■ Your goal: The material below holds a span beginning at the line with "section = fillet(face_corner(section), face_corner_radius)" and ending at the line with "obj.data.transform(world)". Quote that span exactly, both ends included, and only that span.
··· Data
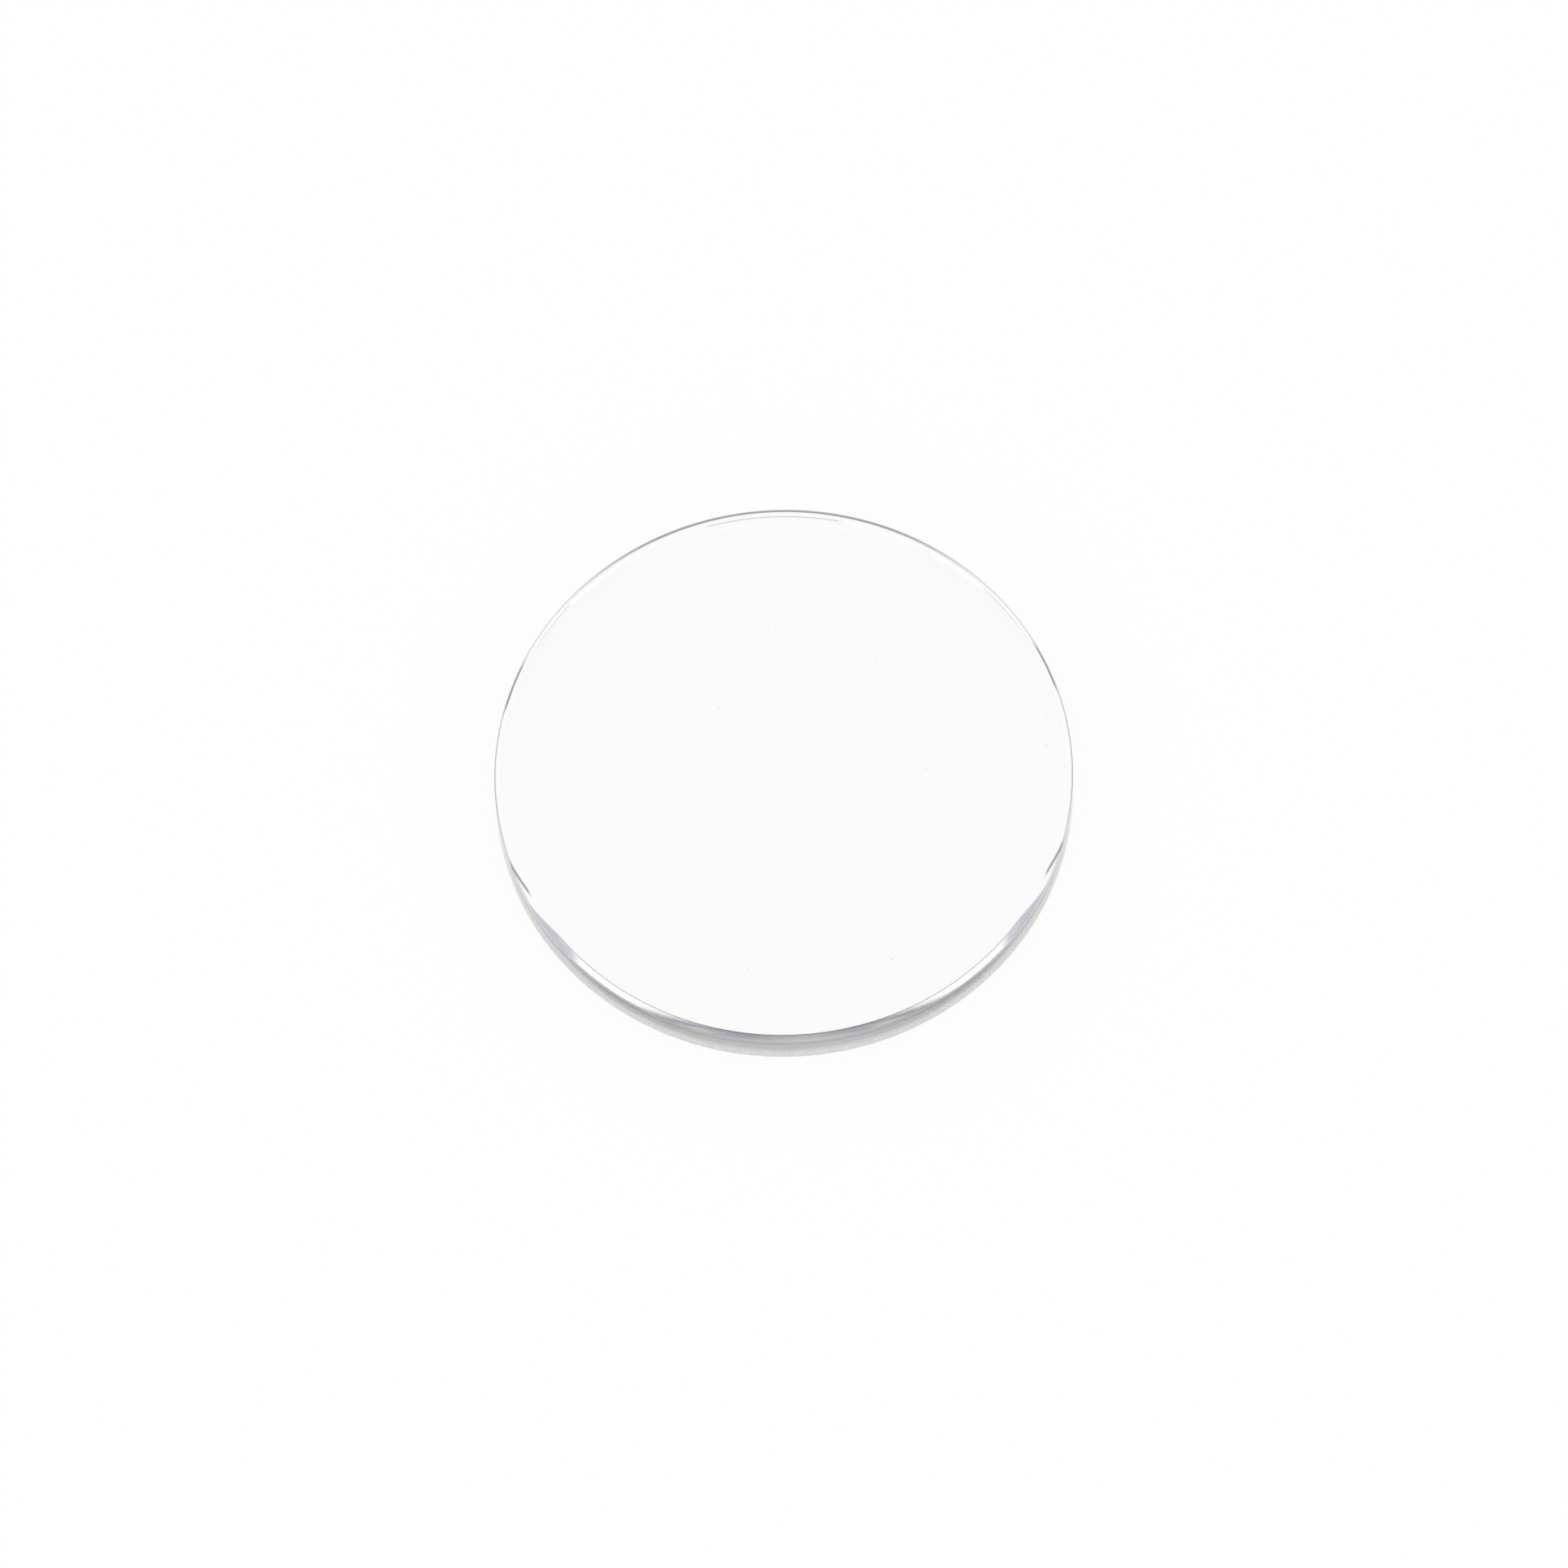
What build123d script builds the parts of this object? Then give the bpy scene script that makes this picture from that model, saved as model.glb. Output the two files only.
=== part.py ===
from build123d import *
from math import radians, tan
import os

# Flat round watch crystal: one plate of clear glass, bevelled round both of its faces.
# Millimetres, +Z up. The origin is the centre of the underside, which seats in the watch case.

# The glass plate
diameter = 31.5
thickness = 2.5

# The polished bevel round the top face: its width across the face, and its angle below that face in degrees
top_bevel_width = 0.3
top_bevel_angle = 50.0

# The small bevel round the underside, which eases the crystal into its gasket
under_bevel_width = 0.05
under_bevel_angle = 45.0

# The radius that polishing leaves where the top face turns down into its bevel, and on the other rim corners
face_corner_radius = 0.05
corner_radius = 0.02


def bevel_height(width, angle):
    """The height of wall that a bevel takes away."""
    return width * tan(radians(angle))


def half_section():
    """Half of the crystal's cross-section, from its axis out to the wall, with sharp corners."""
    wall_radius = diameter / 2
    wall_foot = bevel_height(under_bevel_width, under_bevel_angle)
    wall_top = thickness - bevel_height(top_bevel_width, top_bevel_angle)
    corners = [
        (0, 0),
        (wall_radius - under_bevel_width, 0),
        (wall_radius, wall_foot),
        (wall_radius, wall_top),
        (wall_radius - top_bevel_width, thickness),
        (0, thickness),
    ]
    with BuildSketch(Plane.XZ) as section:
        with BuildLine():
            Polyline(*corners, close=True)
        make_face()
    return section.sketch


def plain_corners(section):
    """The rim's three lower corners. The two corners on the axis come first along X and are left out."""
    return section.vertices().sort_by(Axis.X)[2:].sort_by(Axis.Z)[:-1]


def face_corner(section):
    """The corner where the top face turns down into its bevel."""
    return section.vertices().group_by(Axis.Z)[-1].sort_by(Axis.X)[-1]


def crystal():
    """The whole crystal: its cross-section, with softened corners, turned once about its axis."""
    section = half_section()
    section = fillet(plain_corners(section), corner_radius)
    section = fillet(face_corner(section), face_corner_radius)
    return revolve(section, Axis.Z, 360)


os.makedirs("parts", exist_ok=True)
export_step(crystal(), "parts/crystal.step")
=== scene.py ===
"""Dresses a flat watch crystal: the turned glass and its finishes, a pale studio and the camera."""
import logging
from collections import Counter
from dataclasses import dataclass, field, replace
from enum import Enum
from math import acos, asin, atan2, cos, pi, radians, sin, tan
from typing import Union

import bmesh
import bpy
from mathutils import Matrix, Vector


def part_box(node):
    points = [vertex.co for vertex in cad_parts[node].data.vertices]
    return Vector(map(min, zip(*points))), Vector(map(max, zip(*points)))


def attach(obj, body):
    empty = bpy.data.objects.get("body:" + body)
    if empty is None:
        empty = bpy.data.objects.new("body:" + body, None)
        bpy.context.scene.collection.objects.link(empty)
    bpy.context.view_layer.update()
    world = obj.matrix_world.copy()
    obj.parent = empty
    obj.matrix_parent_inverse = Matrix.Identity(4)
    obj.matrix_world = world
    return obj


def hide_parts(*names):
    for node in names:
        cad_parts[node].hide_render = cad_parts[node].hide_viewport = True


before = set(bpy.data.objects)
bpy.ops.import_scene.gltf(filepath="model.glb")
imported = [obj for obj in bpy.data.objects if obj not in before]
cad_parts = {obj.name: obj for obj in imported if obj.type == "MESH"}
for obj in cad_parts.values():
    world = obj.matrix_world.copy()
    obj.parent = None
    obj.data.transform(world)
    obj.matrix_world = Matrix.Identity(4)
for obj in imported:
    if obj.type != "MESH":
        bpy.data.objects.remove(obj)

logging.basicConfig(level=logging.INFO, format="%(name)s: %(message)s")
log = logging.getLogger("watch_crystal")

MM = 0.001
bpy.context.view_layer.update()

# Light runs round inside the rim many times before it leaves, so a lower limit turns parts of the rim black.
BOUNCES = 128

Colour = tuple[float, float, float]
RGBA = tuple[float, float, float, float]
Scales = tuple[float, float, float]
Span = tuple[float, float]
Tree = bpy.types.NodeTree
Socket = bpy.types.NodeSocket
Value = Union[Socket, float]
Tint = Union[Socket, Colour]


class Zone(Enum):
    """The surfaces of the glass. The value is the name of the mesh attribute that marks its faces."""

    FACE = "flat_face"
    TOP_BEVEL = "top_bevel"
    WALL = "rim_wall"
    UNDER_BEVEL = "under_bevel"
    CORNER = "corner"


class Nodes:
    """Places and joins the nodes of one shader tree, from left to right."""

    COLUMN: int = 220

    def __init__(self, tree: Tree) -> None:
        """Starts on an empty tree.

        Args:
            tree: the node tree of a material, a world or a node group.
        """
        self.tree = tree
        self.tree.nodes.clear()

    def add(self, kind: str, label: str, **settings: object) -> bpy.types.Node:
        """Adds one node.

        Args:
            kind: the node's type name, such as ShaderNodeMath.
            label: what the node does, in plain words.
            settings: its own properties, such as operation.

        Returns:
            The new node.
        """
        node = self.tree.nodes.new(kind)
        node.label = label
        node.location = (self.COLUMN * len(self.tree.nodes), 0)
        for name, value in settings.items():
            setattr(node, name, value)
        return node

    def feed(self, socket: Socket, value: Union[Value, tuple]) -> None:
        """Joins a socket to another node's output, or sets it to a plain value.

        Args:
            socket: the input that is fed.
            value: an output socket, a number or a tuple.
        """
        if isinstance(value, Socket):
            self.tree.links.new(value, socket)
        else:
            socket.default_value = value

    def math(self, operation: str, label: str, *values: Value) -> Socket:
        """Adds a Math node.

        Args:
            operation: the operation's name, such as MULTIPLY.
            label: what it works out.
            values: its inputs, as sockets or numbers.

        Returns:
            The result's socket.
        """
        node = self.add("ShaderNodeMath", label, operation=operation)
        for socket, value in zip(node.inputs, values):
            self.feed(socket, value)
        return node.outputs[0]

    def ramp(self, label: str, value: Value, span: tuple[Value, Value], result: Span) -> Socket:
        """Adds a smooth Map Range node.

        Args:
            label: what it works out.
            value: the value that is mapped.
            span: the two values between which the result changes.
            result: the result at the first of them and at the second.

        Returns:
            The result's socket.
        """
        node = self.add("ShaderNodeMapRange", label, interpolation_type="SMOOTHSTEP", clamp=True)
        self.feed(node.inputs["Value"], value)
        for name, given in zip(("From Min", "From Max", "To Min", "To Max"), (*span, *result)):
            self.feed(node.inputs[name], given)
        return node.outputs["Result"]

    def place(self) -> Socket:
        """The point of the surface in the object's own frame."""
        return self.add("ShaderNodeTexCoord", "place on the glass").outputs["Object"]

    def reach(self) -> Socket:
        """Works out how far the point lies from the crystal's axis.

        Returns:
            The distance's socket, in metres.
        """
        level = self.add("ShaderNodeVectorMath", "place across the axis", operation="MULTIPLY")
        self.feed(level.inputs[0], self.place())
        self.feed(level.inputs[1], (1.0, 1.0, 0.0))
        length = self.add("ShaderNodeVectorMath", "distance from the axis", operation="LENGTH")
        self.feed(length.inputs[0], level.outputs["Vector"])
        return length.outputs["Value"]

    def height(self) -> Socket:
        """Reads how far the point lies above the crystal's underside.

        Returns:
            The height's socket, in metres.
        """
        parts = self.add("ShaderNodeSeparateXYZ", "height above the underside")
        self.feed(parts.inputs["Vector"], self.place())
        return parts.outputs["Z"]

    def stretched(self, label: str, scale: Scales, turn: float = 0.0) -> Socket:
        """Turns the point about the crystal's axis and stretches it.

        Args:
            label: what the stretch is for.
            scale: the three scales.
            turn: the turn about the axis, in radians.

        Returns:
            The changed point's socket.
        """
        node = self.add("ShaderNodeMapping", label)
        self.feed(node.inputs["Vector"], self.place())
        self.feed(node.inputs["Rotation"], (0.0, 0.0, turn))
        self.feed(node.inputs["Scale"], scale)
        return node.outputs["Vector"]

    def noise(self, label: str, point: Socket, scale: Value, detail: float, roughness: float) -> Socket:
        """Adds a noise texture.

        Args:
            label: what the noise stands for.
            point: where it is read.
            scale: how many grains there are to a metre.
            detail: how many finer layers it has.
            roughness: how strong the finer layers are.

        Returns:
            The noise's value, around a half.
        """
        node = self.add("ShaderNodeTexNoise", label, noise_dimensions="3D")
        named = {"Vector": point, "Scale": scale, "Detail": detail, "Roughness": roughness}
        for name, value in named.items():
            self.feed(node.inputs[name], value)
        return node.outputs["Fac"]

    def tint(self, label: str, factor: Value, first: Tint, second: Tint) -> Socket:
        """Mixes two colours.

        Args:
            label: what the mix stands for.
            factor: the share of the second colour.
            first: the first colour, as a socket or three numbers.
            second: the second colour.

        Returns:
            The mixed colour's socket.
        """
        node = self.add("ShaderNodeMixRGB", label, use_clamp=True)
        self.feed(node.inputs["Fac"], factor)
        for name, colour in (("Color1", first), ("Color2", second)):
            self.feed(node.inputs[name], opaque(colour) if isinstance(colour, tuple) else colour)
        return node.outputs["Color"]

    def blend(self, label: str, share: Value, first: Value, second: Value) -> Socket:
        """Mixes two values.

        Args:
            label: what the mix stands for.
            share: the share of the second value.
            first: the first value, as a socket or a number.
            second: the second value.

        Returns:
            The mixed value's socket.
        """
        change = self.math("SUBTRACT", f"change to {label}", second, first)
        return self.math("MULTIPLY_ADD", label, change, share, first)

    def marked(self, zone: Zone) -> Socket:
        """Reads the mesh attribute of a zone: 1 on its faces and 0 elsewhere."""
        node = self.add("ShaderNodeAttribute", zone.value, attribute_name=zone.value)
        return node.outputs["Fac"]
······
■ Exercise answer:
    section = fillet(face_corner(section), face_corner_radius)
    return revolve(section, Axis.Z, 360)


os.makedirs("parts", exist_ok=True)
export_step(crystal(), "parts/crystal.step")
=== scene.py ===
"""Dresses a flat watch crystal: the turned glass and its finishes, a pale studio and the camera."""
import logging
from collections import Counter
from dataclasses import dataclass, field, replace
from enum import Enum
from math import acos, asin, atan2, cos, pi, radians, sin, tan
from typing import Union

import bmesh
import bpy
from mathutils import Matrix, Vector


def part_box(node):
    points = [vertex.co for vertex in cad_parts[node].data.vertices]
    return Vector(map(min, zip(*points))), Vector(map(max, zip(*points)))


def attach(obj, body):
    empty = bpy.data.objects.get("body:" + body)
    if empty is None:
        empty = bpy.data.objects.new("body:" + body, None)
        bpy.context.scene.collection.objects.link(empty)
    bpy.context.view_layer.update()
    world = obj.matrix_world.copy()
    obj.parent = empty
    obj.matrix_parent_inverse = Matrix.Identity(4)
    obj.matrix_world = world
    return obj


def hide_parts(*names):
    for node in names:
        cad_parts[node].hide_render = cad_parts[node].hide_viewport = True


before = set(bpy.data.objects)
bpy.ops.import_scene.gltf(filepath="model.glb")
imported = [obj for obj in bpy.data.objects if obj not in before]
cad_parts = {obj.name: obj for obj in imported if obj.type == "MESH"}
for obj in cad_parts.values():
    world = obj.matrix_world.copy()
    obj.parent = None
    obj.data.transform(world)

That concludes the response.